Return the whole listing exactly as it stands.

Available data:
========================================

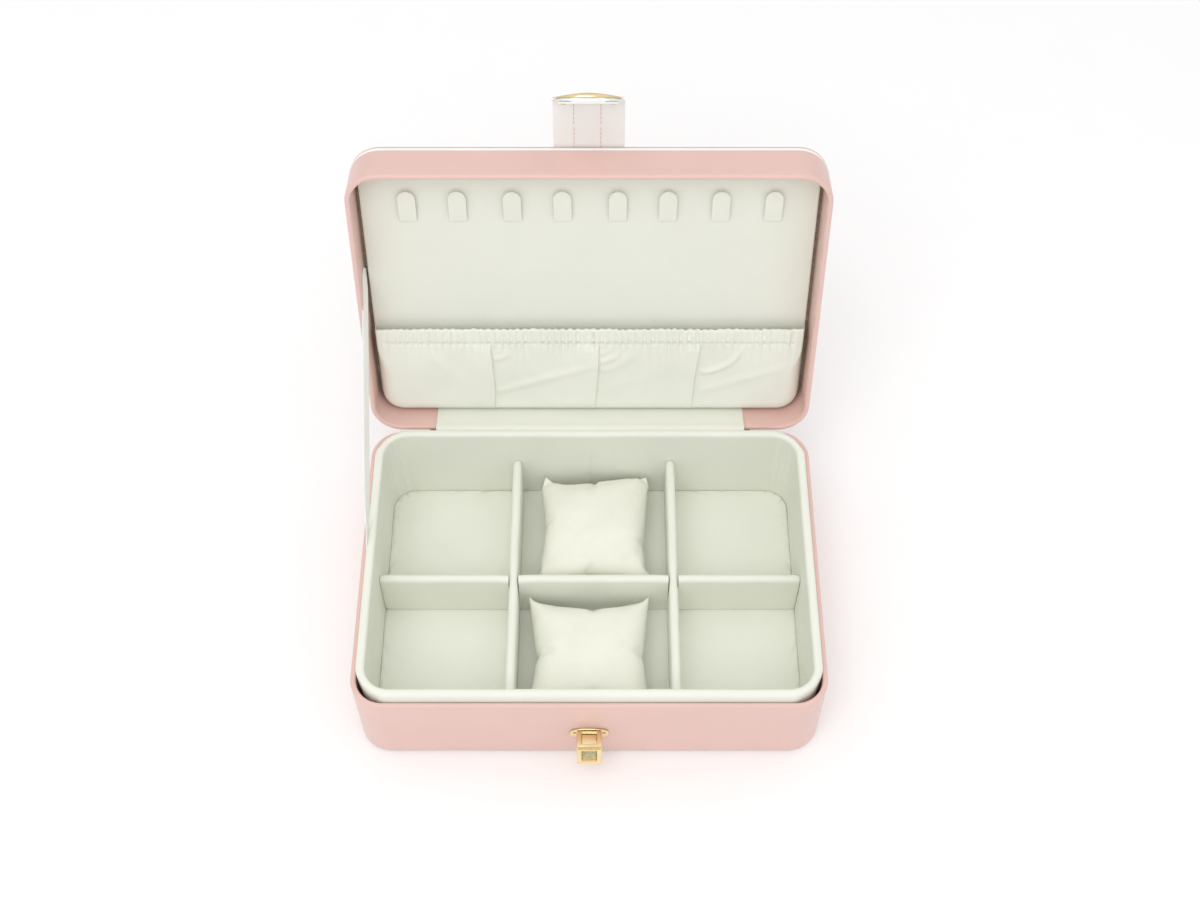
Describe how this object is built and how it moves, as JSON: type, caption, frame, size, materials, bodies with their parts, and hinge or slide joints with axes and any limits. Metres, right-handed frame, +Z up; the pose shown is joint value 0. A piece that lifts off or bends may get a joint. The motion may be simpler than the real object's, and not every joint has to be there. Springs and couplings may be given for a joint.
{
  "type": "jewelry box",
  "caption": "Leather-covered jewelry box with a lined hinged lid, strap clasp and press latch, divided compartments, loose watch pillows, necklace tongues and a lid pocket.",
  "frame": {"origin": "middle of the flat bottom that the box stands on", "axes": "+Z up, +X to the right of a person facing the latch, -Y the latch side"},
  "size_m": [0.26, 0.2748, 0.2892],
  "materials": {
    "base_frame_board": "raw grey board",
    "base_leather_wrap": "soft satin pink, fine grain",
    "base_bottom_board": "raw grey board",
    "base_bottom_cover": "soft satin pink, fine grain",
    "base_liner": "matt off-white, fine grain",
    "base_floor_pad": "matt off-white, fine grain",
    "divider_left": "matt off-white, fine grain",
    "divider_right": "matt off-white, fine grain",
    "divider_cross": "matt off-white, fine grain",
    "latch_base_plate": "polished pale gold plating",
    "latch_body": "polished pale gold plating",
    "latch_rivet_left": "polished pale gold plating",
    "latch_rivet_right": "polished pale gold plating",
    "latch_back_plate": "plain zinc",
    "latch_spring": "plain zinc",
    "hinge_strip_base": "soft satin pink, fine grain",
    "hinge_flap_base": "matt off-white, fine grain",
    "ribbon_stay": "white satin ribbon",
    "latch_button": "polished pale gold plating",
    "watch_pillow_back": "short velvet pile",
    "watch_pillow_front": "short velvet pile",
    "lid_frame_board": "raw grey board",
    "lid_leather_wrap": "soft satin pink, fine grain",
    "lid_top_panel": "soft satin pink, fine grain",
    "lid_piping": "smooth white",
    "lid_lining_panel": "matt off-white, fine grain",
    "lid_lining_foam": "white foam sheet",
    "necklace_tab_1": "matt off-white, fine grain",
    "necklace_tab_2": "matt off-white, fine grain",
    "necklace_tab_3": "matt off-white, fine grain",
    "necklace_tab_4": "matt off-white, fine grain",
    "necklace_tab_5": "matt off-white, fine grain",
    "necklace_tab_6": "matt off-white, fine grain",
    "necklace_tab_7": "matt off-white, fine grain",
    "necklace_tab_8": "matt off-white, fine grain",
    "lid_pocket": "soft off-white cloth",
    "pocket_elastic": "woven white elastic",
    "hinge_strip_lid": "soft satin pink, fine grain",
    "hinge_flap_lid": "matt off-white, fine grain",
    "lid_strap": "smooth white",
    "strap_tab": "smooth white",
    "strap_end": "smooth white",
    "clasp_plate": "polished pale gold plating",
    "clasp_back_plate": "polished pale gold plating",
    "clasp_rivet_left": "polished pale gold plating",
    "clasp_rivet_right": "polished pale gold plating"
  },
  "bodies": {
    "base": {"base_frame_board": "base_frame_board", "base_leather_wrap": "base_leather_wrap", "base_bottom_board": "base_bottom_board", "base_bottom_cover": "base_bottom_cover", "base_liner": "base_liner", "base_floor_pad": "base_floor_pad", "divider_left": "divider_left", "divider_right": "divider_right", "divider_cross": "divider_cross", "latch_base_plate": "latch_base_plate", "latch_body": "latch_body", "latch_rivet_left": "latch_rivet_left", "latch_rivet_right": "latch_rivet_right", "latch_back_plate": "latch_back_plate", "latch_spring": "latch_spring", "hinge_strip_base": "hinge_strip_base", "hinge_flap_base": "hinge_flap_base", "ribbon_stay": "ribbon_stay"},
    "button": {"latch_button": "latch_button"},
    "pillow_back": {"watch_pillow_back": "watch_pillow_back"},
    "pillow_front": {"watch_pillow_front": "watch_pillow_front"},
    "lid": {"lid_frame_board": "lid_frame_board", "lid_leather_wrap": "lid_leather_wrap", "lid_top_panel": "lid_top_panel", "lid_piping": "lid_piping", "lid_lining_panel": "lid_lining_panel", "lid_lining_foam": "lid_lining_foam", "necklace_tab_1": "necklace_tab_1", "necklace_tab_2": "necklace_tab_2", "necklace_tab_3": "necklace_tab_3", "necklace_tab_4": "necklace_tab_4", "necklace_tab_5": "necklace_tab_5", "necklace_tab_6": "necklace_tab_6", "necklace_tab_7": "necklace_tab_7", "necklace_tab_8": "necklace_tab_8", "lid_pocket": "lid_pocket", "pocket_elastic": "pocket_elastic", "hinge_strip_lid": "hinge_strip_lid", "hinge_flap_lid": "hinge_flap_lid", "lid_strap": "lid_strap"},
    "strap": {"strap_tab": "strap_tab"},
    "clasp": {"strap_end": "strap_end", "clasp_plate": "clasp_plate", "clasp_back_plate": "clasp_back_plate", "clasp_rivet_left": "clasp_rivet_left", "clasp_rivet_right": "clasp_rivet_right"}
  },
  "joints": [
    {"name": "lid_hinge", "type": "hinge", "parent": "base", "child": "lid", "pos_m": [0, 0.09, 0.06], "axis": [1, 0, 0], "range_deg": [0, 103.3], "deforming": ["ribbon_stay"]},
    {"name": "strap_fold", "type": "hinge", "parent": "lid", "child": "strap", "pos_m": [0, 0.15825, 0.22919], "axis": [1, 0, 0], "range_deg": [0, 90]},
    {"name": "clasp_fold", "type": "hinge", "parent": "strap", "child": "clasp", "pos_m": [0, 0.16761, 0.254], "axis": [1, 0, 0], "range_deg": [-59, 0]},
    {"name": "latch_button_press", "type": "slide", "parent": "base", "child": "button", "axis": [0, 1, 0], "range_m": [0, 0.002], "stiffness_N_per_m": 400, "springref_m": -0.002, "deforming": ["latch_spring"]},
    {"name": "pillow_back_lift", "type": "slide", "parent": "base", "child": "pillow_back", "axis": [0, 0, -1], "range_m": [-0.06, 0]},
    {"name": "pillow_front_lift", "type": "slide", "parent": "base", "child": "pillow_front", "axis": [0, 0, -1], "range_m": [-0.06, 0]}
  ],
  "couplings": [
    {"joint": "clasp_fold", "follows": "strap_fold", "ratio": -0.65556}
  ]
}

========================================

Problem solution:
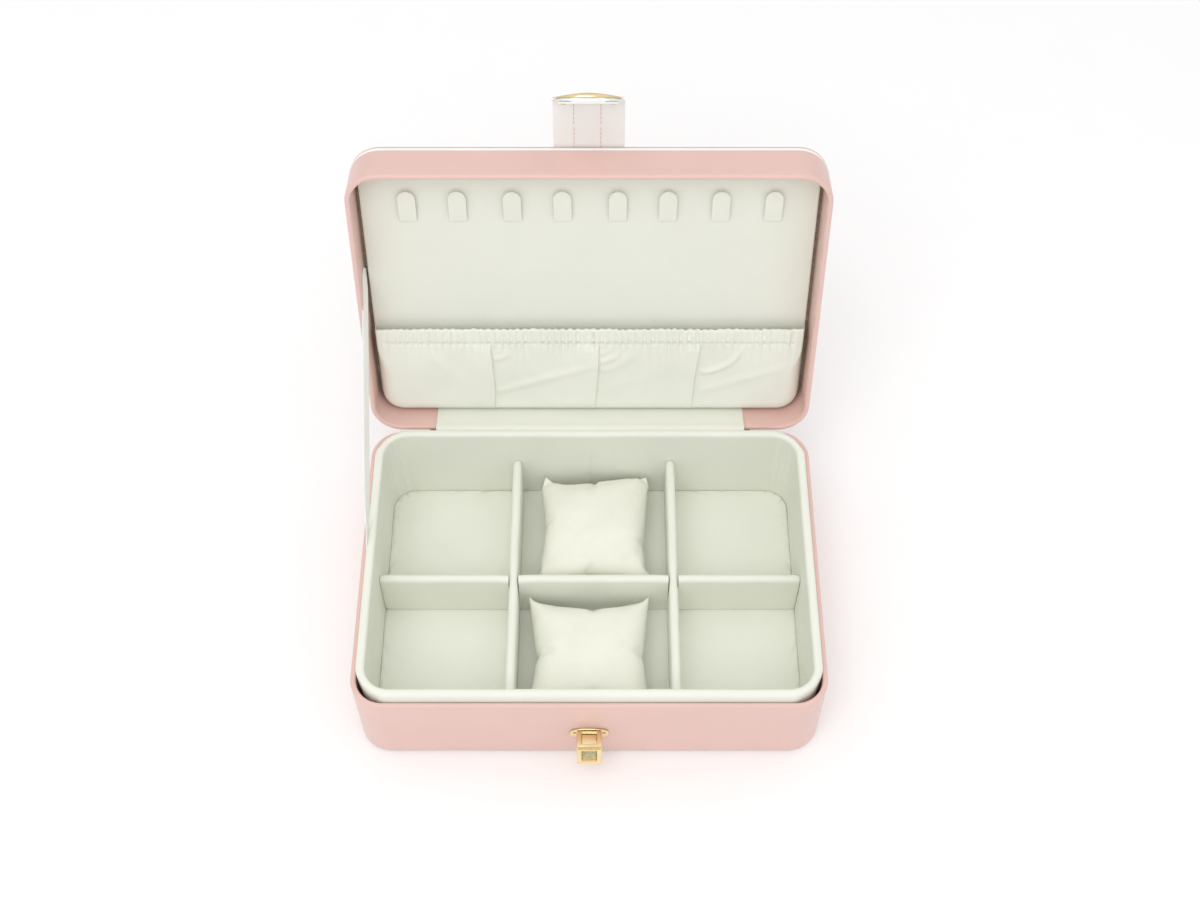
Describe how this object is built and how it moves, as JSON: type, caption, frame, size, materials, bodies with their parts, and hinge or slide joints with axes and any limits. Metres, right-handed frame, +Z up; the pose shown is joint value 0. A piece that lifts off or bends may get a joint. The motion may be simpler than the real object's, and not every joint has to be there. Springs and couplings may be given for a joint.
{
  "type": "jewelry box",
  "caption": "Leather-covered jewelry box with a lined hinged lid, strap clasp and press latch, divided compartments, loose watch pillows, necklace tongues and a lid pocket.",
  "frame": {"origin": "middle of the flat bottom that the box stands on", "axes": "+Z up, +X to the right of a person facing the latch, -Y the latch side"},
  "size_m": [0.26, 0.2748, 0.2892],
  "materials": {
    "base_frame_board": "raw grey board",
    "base_leather_wrap": "soft satin pink, fine grain",
    "base_bottom_board": "raw grey board",
    "base_bottom_cover": "soft satin pink, fine grain",
    "base_liner": "matt off-white, fine grain",
    "base_floor_pad": "matt off-white, fine grain",
    "divider_left": "matt off-white, fine grain",
    "divider_right": "matt off-white, fine grain",
    "divider_cross": "matt off-white, fine grain",
    "latch_base_plate": "polished pale gold plating",
    "latch_body": "polished pale gold plating",
    "latch_rivet_left": "polished pale gold plating",
    "latch_rivet_right": "polished pale gold plating",
    "latch_back_plate": "plain zinc",
    "latch_spring": "plain zinc",
    "hinge_strip_base": "soft satin pink, fine grain",
    "hinge_flap_base": "matt off-white, fine grain",
    "ribbon_stay": "white satin ribbon",
    "latch_button": "polished pale gold plating",
    "watch_pillow_back": "short velvet pile",
    "watch_pillow_front": "short velvet pile",
    "lid_frame_board": "raw grey board",
    "lid_leather_wrap": "soft satin pink, fine grain",
    "lid_top_panel": "soft satin pink, fine grain",
    "lid_piping": "smooth white",
    "lid_lining_panel": "matt off-white, fine grain",
    "lid_lining_foam": "white foam sheet",
    "necklace_tab_1": "matt off-white, fine grain",
    "necklace_tab_2": "matt off-white, fine grain",
    "necklace_tab_3": "matt off-white, fine grain",
    "necklace_tab_4": "matt off-white, fine grain",
    "necklace_tab_5": "matt off-white, fine grain",
    "necklace_tab_6": "matt off-white, fine grain",
    "necklace_tab_7": "matt off-white, fine grain",
    "necklace_tab_8": "matt off-white, fine grain",
    "lid_pocket": "soft off-white cloth",
    "pocket_elastic": "woven white elastic",
    "hinge_strip_lid": "soft satin pink, fine grain",
    "hinge_flap_lid": "matt off-white, fine grain",
    "lid_strap": "smooth white",
    "strap_tab": "smooth white",
    "strap_end": "smooth white",
    "clasp_plate": "polished pale gold plating",
    "clasp_back_plate": "polished pale gold plating",
    "clasp_rivet_left": "polished pale gold plating",
    "clasp_rivet_right": "polished pale gold plating"
  },
  "bodies": {
    "base": {"base_frame_board": "base_frame_board", "base_leather_wrap": "base_leather_wrap", "base_bottom_board": "base_bottom_board", "base_bottom_cover": "base_bottom_cover", "base_liner": "base_liner", "base_floor_pad": "base_floor_pad", "divider_left": "divider_left", "divider_right": "divider_right", "divider_cross": "divider_cross", "latch_base_plate": "latch_base_plate", "latch_body": "latch_body", "latch_rivet_left": "latch_rivet_left", "latch_rivet_right": "latch_rivet_right", "latch_back_plate": "latch_back_plate", "latch_spring": "latch_spring", "hinge_strip_base": "hinge_strip_base", "hinge_flap_base": "hinge_flap_base", "ribbon_stay": "ribbon_stay"},
    "button": {"latch_button": "latch_button"},
    "pillow_back": {"watch_pillow_back": "watch_pillow_back"},
    "pillow_front": {"watch_pillow_front": "watch_pillow_front"},
    "lid": {"lid_frame_board": "lid_frame_board", "lid_leather_wrap": "lid_leather_wrap", "lid_top_panel": "lid_top_panel", "lid_piping": "lid_piping", "lid_lining_panel": "lid_lining_panel", "lid_lining_foam": "lid_lining_foam", "necklace_tab_1": "necklace_tab_1", "necklace_tab_2": "necklace_tab_2", "necklace_tab_3": "necklace_tab_3", "necklace_tab_4": "necklace_tab_4", "necklace_tab_5": "necklace_tab_5", "necklace_tab_6": "necklace_tab_6", "necklace_tab_7": "necklace_tab_7", "necklace_tab_8": "necklace_tab_8", "lid_pocket": "lid_pocket", "pocket_elastic": "pocket_elastic", "hinge_strip_lid": "hinge_strip_lid", "hinge_flap_lid": "hinge_flap_lid", "lid_strap": "lid_strap"},
    "strap": {"strap_tab": "strap_tab"},
    "clasp": {"strap_end": "strap_end", "clasp_plate": "clasp_plate", "clasp_back_plate": "clasp_back_plate", "clasp_rivet_left": "clasp_rivet_left", "clasp_rivet_right": "clasp_rivet_right"}
  },
  "joints": [
    {"name": "lid_hinge", "type": "hinge", "parent": "base", "child": "lid", "pos_m": [0, 0.09, 0.06], "axis": [1, 0, 0], "range_deg": [0, 103.3], "deforming": ["ribbon_stay"]},
    {"name": "strap_fold", "type": "hinge", "parent": "lid", "child": "strap", "pos_m": [0, 0.15825, 0.22919], "axis": [1, 0, 0], "range_deg": [0, 90]},
    {"name": "clasp_fold", "type": "hinge", "parent": "strap", "child": "clasp", "pos_m": [0, 0.16761, 0.254], "axis": [1, 0, 0], "range_deg": [-59, 0]},
    {"name": "latch_button_press", "type": "slide", "parent": "base", "child": "button", "axis": [0, 1, 0], "range_m": [0, 0.002], "stiffness_N_per_m": 400, "springref_m": -0.002, "deforming": ["latch_spring"]},
    {"name": "pillow_back_lift", "type": "slide", "parent": "base", "child": "pillow_back", "axis": [0, 0, -1], "range_m": [-0.06, 0]},
    {"name": "pillow_front_lift", "type": "slide", "parent": "base", "child": "pillow_front", "axis": [0, 0, -1], "range_m": [-0.06, 0]}
  ],
  "couplings": [
    {"joint": "clasp_fold", "follows": "strap_fold", "ratio": -0.65556}
  ]
}